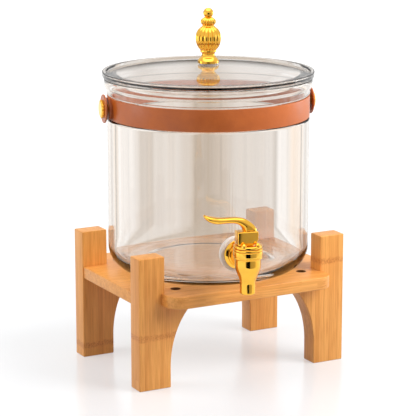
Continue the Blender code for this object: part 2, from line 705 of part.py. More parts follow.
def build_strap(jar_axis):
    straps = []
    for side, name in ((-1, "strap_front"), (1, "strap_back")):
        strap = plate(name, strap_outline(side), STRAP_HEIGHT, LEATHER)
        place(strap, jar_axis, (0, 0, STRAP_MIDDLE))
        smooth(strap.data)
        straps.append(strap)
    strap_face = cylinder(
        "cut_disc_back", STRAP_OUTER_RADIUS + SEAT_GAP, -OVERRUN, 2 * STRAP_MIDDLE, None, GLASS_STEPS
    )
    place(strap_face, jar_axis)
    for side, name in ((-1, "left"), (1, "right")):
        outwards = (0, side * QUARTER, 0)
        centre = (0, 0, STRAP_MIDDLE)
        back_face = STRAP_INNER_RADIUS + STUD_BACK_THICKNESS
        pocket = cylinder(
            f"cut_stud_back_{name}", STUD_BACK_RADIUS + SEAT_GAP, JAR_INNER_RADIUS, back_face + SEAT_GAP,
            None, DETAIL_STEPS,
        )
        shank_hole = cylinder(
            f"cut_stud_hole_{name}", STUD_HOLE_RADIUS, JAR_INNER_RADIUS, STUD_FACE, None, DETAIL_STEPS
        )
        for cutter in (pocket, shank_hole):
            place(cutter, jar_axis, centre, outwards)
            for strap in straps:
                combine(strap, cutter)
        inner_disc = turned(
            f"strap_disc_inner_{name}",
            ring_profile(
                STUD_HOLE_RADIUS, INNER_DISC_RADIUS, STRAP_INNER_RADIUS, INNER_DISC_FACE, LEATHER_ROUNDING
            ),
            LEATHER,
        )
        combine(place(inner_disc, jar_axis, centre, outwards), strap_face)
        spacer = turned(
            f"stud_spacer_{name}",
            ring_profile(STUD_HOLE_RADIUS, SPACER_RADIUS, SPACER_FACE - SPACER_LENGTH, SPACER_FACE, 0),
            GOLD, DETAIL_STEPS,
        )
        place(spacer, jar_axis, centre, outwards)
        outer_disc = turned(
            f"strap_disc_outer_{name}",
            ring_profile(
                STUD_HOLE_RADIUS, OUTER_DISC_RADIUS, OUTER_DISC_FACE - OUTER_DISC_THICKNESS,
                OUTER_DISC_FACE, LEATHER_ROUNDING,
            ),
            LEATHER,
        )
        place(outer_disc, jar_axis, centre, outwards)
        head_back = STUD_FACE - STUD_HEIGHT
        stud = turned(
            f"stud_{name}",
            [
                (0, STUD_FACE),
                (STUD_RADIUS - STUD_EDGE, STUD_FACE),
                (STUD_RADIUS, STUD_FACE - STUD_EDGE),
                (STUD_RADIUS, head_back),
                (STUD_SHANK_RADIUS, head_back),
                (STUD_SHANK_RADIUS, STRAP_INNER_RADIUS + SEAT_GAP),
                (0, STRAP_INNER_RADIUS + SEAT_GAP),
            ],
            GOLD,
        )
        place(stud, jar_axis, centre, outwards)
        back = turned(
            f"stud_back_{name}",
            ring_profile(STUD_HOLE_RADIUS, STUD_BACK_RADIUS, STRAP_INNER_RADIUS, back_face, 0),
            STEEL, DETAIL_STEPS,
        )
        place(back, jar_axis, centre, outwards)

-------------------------

What the task requires:
Repeat the material above exactly.

Complete output:
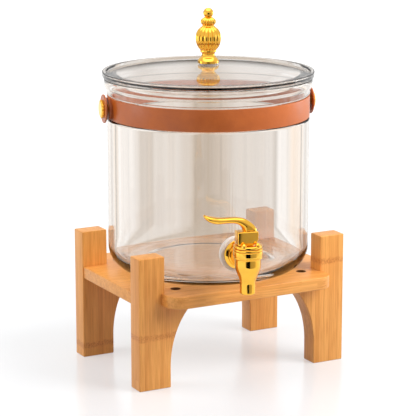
Continue the Blender code for this object: part 2, from line 705 of part.py. More parts follow.
def build_strap(jar_axis):
    straps = []
    for side, name in ((-1, "strap_front"), (1, "strap_back")):
        strap = plate(name, strap_outline(side), STRAP_HEIGHT, LEATHER)
        place(strap, jar_axis, (0, 0, STRAP_MIDDLE))
        smooth(strap.data)
        straps.append(strap)
    strap_face = cylinder(
        "cut_disc_back", STRAP_OUTER_RADIUS + SEAT_GAP, -OVERRUN, 2 * STRAP_MIDDLE, None, GLASS_STEPS
    )
    place(strap_face, jar_axis)
    for side, name in ((-1, "left"), (1, "right")):
        outwards = (0, side * QUARTER, 0)
        centre = (0, 0, STRAP_MIDDLE)
        back_face = STRAP_INNER_RADIUS + STUD_BACK_THICKNESS
        pocket = cylinder(
            f"cut_stud_back_{name}", STUD_BACK_RADIUS + SEAT_GAP, JAR_INNER_RADIUS, back_face + SEAT_GAP,
            None, DETAIL_STEPS,
        )
        shank_hole = cylinder(
            f"cut_stud_hole_{name}", STUD_HOLE_RADIUS, JAR_INNER_RADIUS, STUD_FACE, None, DETAIL_STEPS
        )
        for cutter in (pocket, shank_hole):
            place(cutter, jar_axis, centre, outwards)
            for strap in straps:
                combine(strap, cutter)
        inner_disc = turned(
            f"strap_disc_inner_{name}",
            ring_profile(
                STUD_HOLE_RADIUS, INNER_DISC_RADIUS, STRAP_INNER_RADIUS, INNER_DISC_FACE, LEATHER_ROUNDING
            ),
            LEATHER,
        )
        combine(place(inner_disc, jar_axis, centre, outwards), strap_face)
        spacer = turned(
            f"stud_spacer_{name}",
            ring_profile(STUD_HOLE_RADIUS, SPACER_RADIUS, SPACER_FACE - SPACER_LENGTH, SPACER_FACE, 0),
            GOLD, DETAIL_STEPS,
        )
        place(spacer, jar_axis, centre, outwards)
        outer_disc = turned(
            f"strap_disc_outer_{name}",
            ring_profile(
                STUD_HOLE_RADIUS, OUTER_DISC_RADIUS, OUTER_DISC_FACE - OUTER_DISC_THICKNESS,
                OUTER_DISC_FACE, LEATHER_ROUNDING,
            ),
            LEATHER,
        )
        place(outer_disc, jar_axis, centre, outwards)
        head_back = STUD_FACE - STUD_HEIGHT
        stud = turned(
            f"stud_{name}",
            [
                (0, STUD_FACE),
                (STUD_RADIUS - STUD_EDGE, STUD_FACE),
                (STUD_RADIUS, STUD_FACE - STUD_EDGE),
                (STUD_RADIUS, head_back),
                (STUD_SHANK_RADIUS, head_back),
                (STUD_SHANK_RADIUS, STRAP_INNER_RADIUS + SEAT_GAP),
                (0, STRAP_INNER_RADIUS + SEAT_GAP),
            ],
            GOLD,
        )
        place(stud, jar_axis, centre, outwards)
        back = turned(
            f"stud_back_{name}",
            ring_profile(STUD_HOLE_RADIUS, STUD_BACK_RADIUS, STRAP_INNER_RADIUS, back_face, 0),
            STEEL, DETAIL_STEPS,
        )
        place(back, jar_axis, centre, outwards)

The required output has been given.